Billy Raffoul's anthemic debut single "Driver" serves as a potent calling card for the 22-year-old singer, songwriter, and musician. His signature sound is a rough-hewn, low-timbered rock and roll that nods to the likes of Jeff Buckley, Neil Young, and Joe Cocker, and is powered by Raffoul's gravelly, soulful voice and deeply felt lyrics. "That's one thing for me – a song needs to be about something I've experienced or something someone close to me is going through," Raffoul says of his sources of inspiration. "I find myself going back to moments of time from the past, picking apart these little experiences and building them into bigger things. I want people to know that the songs are genuine, that they've been lived in."

"Driver" is one of those lived-in songs.
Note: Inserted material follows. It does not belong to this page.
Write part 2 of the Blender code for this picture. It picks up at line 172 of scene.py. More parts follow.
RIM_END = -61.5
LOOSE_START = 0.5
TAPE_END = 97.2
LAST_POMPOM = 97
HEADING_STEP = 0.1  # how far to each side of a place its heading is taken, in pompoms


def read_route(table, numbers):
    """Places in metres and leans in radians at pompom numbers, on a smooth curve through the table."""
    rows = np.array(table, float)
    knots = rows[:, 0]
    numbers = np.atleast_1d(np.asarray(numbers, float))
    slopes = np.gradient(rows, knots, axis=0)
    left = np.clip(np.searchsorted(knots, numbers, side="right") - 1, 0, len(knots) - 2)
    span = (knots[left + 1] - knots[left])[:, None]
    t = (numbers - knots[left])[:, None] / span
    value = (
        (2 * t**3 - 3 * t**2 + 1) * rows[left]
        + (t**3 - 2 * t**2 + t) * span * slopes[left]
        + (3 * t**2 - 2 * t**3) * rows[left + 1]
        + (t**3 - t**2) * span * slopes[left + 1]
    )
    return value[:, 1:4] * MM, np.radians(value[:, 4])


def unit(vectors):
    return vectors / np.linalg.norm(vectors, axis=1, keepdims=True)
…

It was inspired by his family picking up a hitchhiker one night after Raffoul and his musician father Jody played a gig on Pelee Island in the middle of Lake Erie. "This guy was really out of it, so he ended up staying with us for a few hours," Raffoul says. The following weekend Raffoul told his story of the hitchhiker to songwriter Simon Wilcox and songwriter-producer Nolan Lambroza during a writing session in Los Angeles. "We turned it into something a little more sentimental, in that maybe I'm not singing about someone being lost on the side of the road, but maybe someone lost in life who doesn't know where they're going or what they're supposed to be doing," he explains.
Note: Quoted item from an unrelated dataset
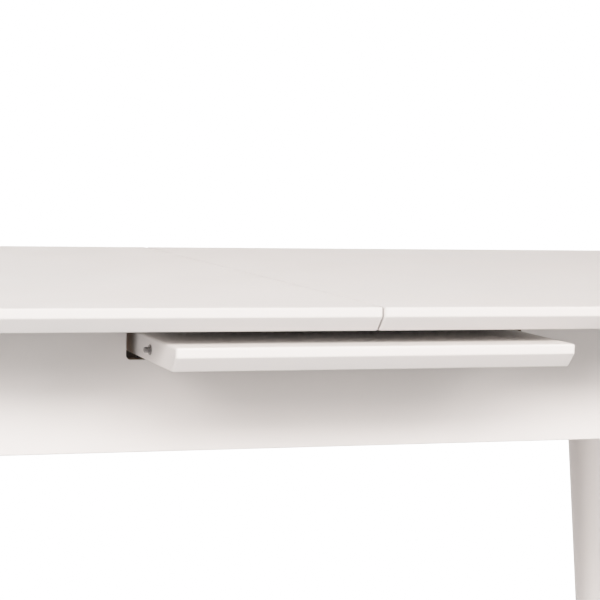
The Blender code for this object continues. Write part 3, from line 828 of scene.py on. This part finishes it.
def make_table():
    sunk, pan = countersunk_screw(), pan_screw()
    for panel in ("left_top", "right_top", "leaf"):
        make_panel(panel)
    for side in ("left", "right"):
        make_apron(side + "_apron")
        make_angle(side + "_leaf_angle", pan)
        for rail in (side + "_cross_rail", side + "_keeper_rail"):
            fine_piece(rail, beech(rail + "_beech", "Y"), TIMBER_EASE)
    for end in ("front", "rear"):
        make_apron(end + "_apron")
        for side in ("left", "right"):
            make_corner(end + "_" + side + "_", sunk)
            make_runner("%s_%s_runner" % (side, end), sunk)
            for part, axis in (("guide", "X"), ("stop", "Y")):
                node = "%s_%s_%s" % (side, end, part)
                fine_piece(node, beech(node + "_beech", axis), TIMBER_EASE)
    for number in range(1, PIN_COUNT + 1):
        make_pin("right_top_pin_%d" % number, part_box("right_top")[0].x)
        make_pin("leaf_pin_%d" % number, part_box("leaf")[0].x)
        make_socket("left_top_socket_%d" % number)
        make_socket("leaf_socket_%d" % number)


def make_corner(prefix, screw):
    """One leg with its block, bolt, nut and glide."""
    fine_piece(prefix + "leg", lacquer(prefix + "leg_lacquer", grain_axis="Z"))
    make_block(prefix + "block", screw)
    make_bolt(prefix + "bolt")
    make_nut(prefix + "nut")
    make_glide(prefix + "glide")


# Studio -----------------------------------------------------------------------------------
def make_world():
    """White all round for the viewer. As a light, the room glows low behind the table."""
    world = bpy.data.worlds.new("studio")
    world.use_nodes = True
    nodes, links = world.node_tree.nodes, world.node_tree.links

    def step(operation, first, second):
        node = nodes.new("ShaderNodeMath")
        node.operation = operation
        for socket, value in zip(node.inputs, (first, second)):
            if isinstance(value, bpy.types.NodeSocket):
                links.new(value, socket)
            else:
                socket.default_value = value
        return node.outputs["Value"]

    split = nodes.new("ShaderNodeSeparateXYZ")
    links.new(nodes.new("ShaderNodeTexCoord").outputs["Generated"], split.inputs["Vector"])
    rearward = step("MAXIMUM", split.outputs["Y"], 0.0)
    wash = step("MULTIPLY", step("POWER", rearward, REAR_WASH_SHARPNESS), REAR_WASH)
    glow = step("MULTIPLY", step("POWER", rearward, REAR_GLOW_SHARPNESS), REAR_GLOW)
    seen = nodes.new("ShaderNodeLightPath").outputs["Is Camera Ray"]
    fill = step("MULTIPLY", step("SUBTRACT", 1.0, seen), step("ADD", wash, glow))
    tint = nodes.new("ShaderNodeMix")
    tint.data_type = "RGBA"
    links.new(seen, tint.inputs["Factor"])
    tint.inputs[6].default_value = (*STUDIO_TINT, 1.0)
    tint.inputs[7].default_value = (1.0, 1.0, 1.0, 1.0)
    background = nodes["Background"]
    links.new(tint.outputs[2], background.inputs["Color"])
    links.new(step("MAXIMUM", fill, seen), background.inputs["Strength"])
    bpy.context.scene.world = world


def set_response():
    """A photographic response: straight in the shade, with a long shoulder in the whites."""
    settings = bpy.context.scene.view_settings
    settings.view_transform = "Standard"
    settings.use_curve_mapping = True
    mapping = settings.curve_mapping
    mapping.extend = "HORIZONTAL"
    curve = mapping.curves[3]
    for step in range(1, SHOULDER_POINTS):
        light = (step / SHOULDER_POINTS) ** 1.5
        curve.points.new(light, (1 - math.exp(-SHOULDER * light)) / (1 - math.exp(-SHOULDER)))
    mapping.update()


def make_floor():
    """A pale floor with a painted glow: a share of glow near the table and all glow away from it,
    white to the viewer. The glow also faintly lights the table.
    """
    bm = bmesh.new()
    bmesh.ops.create_grid(bm, x_segments=1, y_segments=1, size=FLOOR_REACH)
    mesh = bpy.data.meshes.new("floor")
    bm.to_mesh(mesh)
    bm.free()
    floor = bpy.data.objects.new("floor", mesh)
    tree = Tree("floor_paint")
    length = tree.nodes.new("ShaderNodeVectorMath")
    length.operation = "LENGTH"
    tree.links.new(tree.place, length.inputs[0])
    glow_share = tree.ramp(length.outputs["Value"], FLOOR_PALE_RADIUS, FLOOR_WHITE_RADIUS,
                      FLOOR_LIFT, 1.0)
    tree.shade(Base_Color=(*FLOOR, 1.0), Roughness=0.9, Specular_IOR_Level=0.1)
    # Painted glow: the floor emits light, full white to the viewer and faint as a light on the
    # table
    glow = tree.nodes.new("ShaderNodeEmission")
    seen = tree.nodes.new("ShaderNodeLightPath").outputs["Is Camera Ray"]
    tree.links.new(tree.math("MAXIMUM", seen, FLOOR_GLOW), glow.inputs["Strength"])
    mixer = tree.nodes.new("ShaderNodeMixShader")
    tree.links.new(glow_share, mixer.inputs[0])
    tree.links.new(tree.shader.outputs[0], mixer.inputs[1])
    tree.links.new(glow.outputs[0], mixer.inputs[2])
    tree.links.new(mixer.outputs[0], tree.nodes["Material Output"].inputs["Surface"])
    mesh.materials.append(tree.material)
    bpy.context.scene.collection.objects.link(floor)


def add_softbox(name, azimuth, elevation, power):
    """A rectangular light aimed at the middle of the top. Azimuth 0 is in front, +X is +."""
    turn, rise = math.radians(azimuth), math.radians(elevation)
    toward = Vector((math.sin(turn) * math.cos(rise), -math.cos(turn) * math.cos(rise),
                     math.sin(rise)))
    data = bpy.data.lights.new(name, "AREA")
    data.shape = "RECTANGLE"
    data.size, data.size_y = SOFTBOX_SIZE
    data.energy = power
    data.color = STUDIO_TINT
    light = bpy.data.objects.new(name, data)
    light.location = Vector((0, 0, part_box("left_top")[1].z)) + SOFTBOX_DISTANCE * toward
    light.rotation_euler = (-toward).to_track_quat("-Z", "Y").to_euler()
    bpy.context.scene.collection.objects.link(light)


def make_camera():
    yaw, pitch, roll = (math.radians(a) for a in (VIEW_YAW, VIEW_PITCH, VIEW_ROLL))
    forward = Vector((math.sin(yaw) * math.cos(pitch), math.cos(yaw) * math.cos(pitch),
                      -math.sin(pitch)))
    level = Vector((math.cos(yaw), -math.sin(yaw), 0.0))
    upright = level.cross(forward)
    right = level * math.cos(roll) + upright * math.sin(roll)
    up = upright * math.cos(roll) - level * math.sin(roll)
    data = bpy.data.cameras.new("viewer")
    data.sensor_width = SENSOR
    data.lens = VIEW_LENS
    camera = bpy.data.objects.new("viewer", data)
    axes = Matrix((right, up, -forward)).transposed()
    camera.matrix_world = Matrix.Translation(VIEW_PLACE) @ axes.to_4x4()
    bpy.context.scene.collection.objects.link(camera)
    bpy.context.scene.camera = camera


make_camera()
make_table()
make_world()
set_response()
make_floor()
for softbox in SOFTBOXES:
    add_softbox(*softbox)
Raffoul has been fairly certain of what he wanted to do with his life from a young age. He grew up in a creative family in the small farming town of Leamington, Ontario – "the tomato capital of Canada," as he puts it. His mother is an artist, writer, and teacher and his father Jody Raffoul is a solo artist and hometown hero who has opened for everyone from Joe Cocker to Bon Jovi. Raffoul's earliest musical influences come from his dad. "The Beatles were like Jesus in our house," he recalls, adding that he also listened to soul singers like Otis Redding and Sam Cooke. On his tenth birthday, Billy received a 'British Invasion'-inspired guitar with a Union Jack on its front from Jody and started teaching himself to play. By 16, had bought his first real guitar – a 1968 Gibson Les Paul Black Beauty. "It's the same model and year as the only one Jimi Hendrix was ever photographed playing," Raffoul says.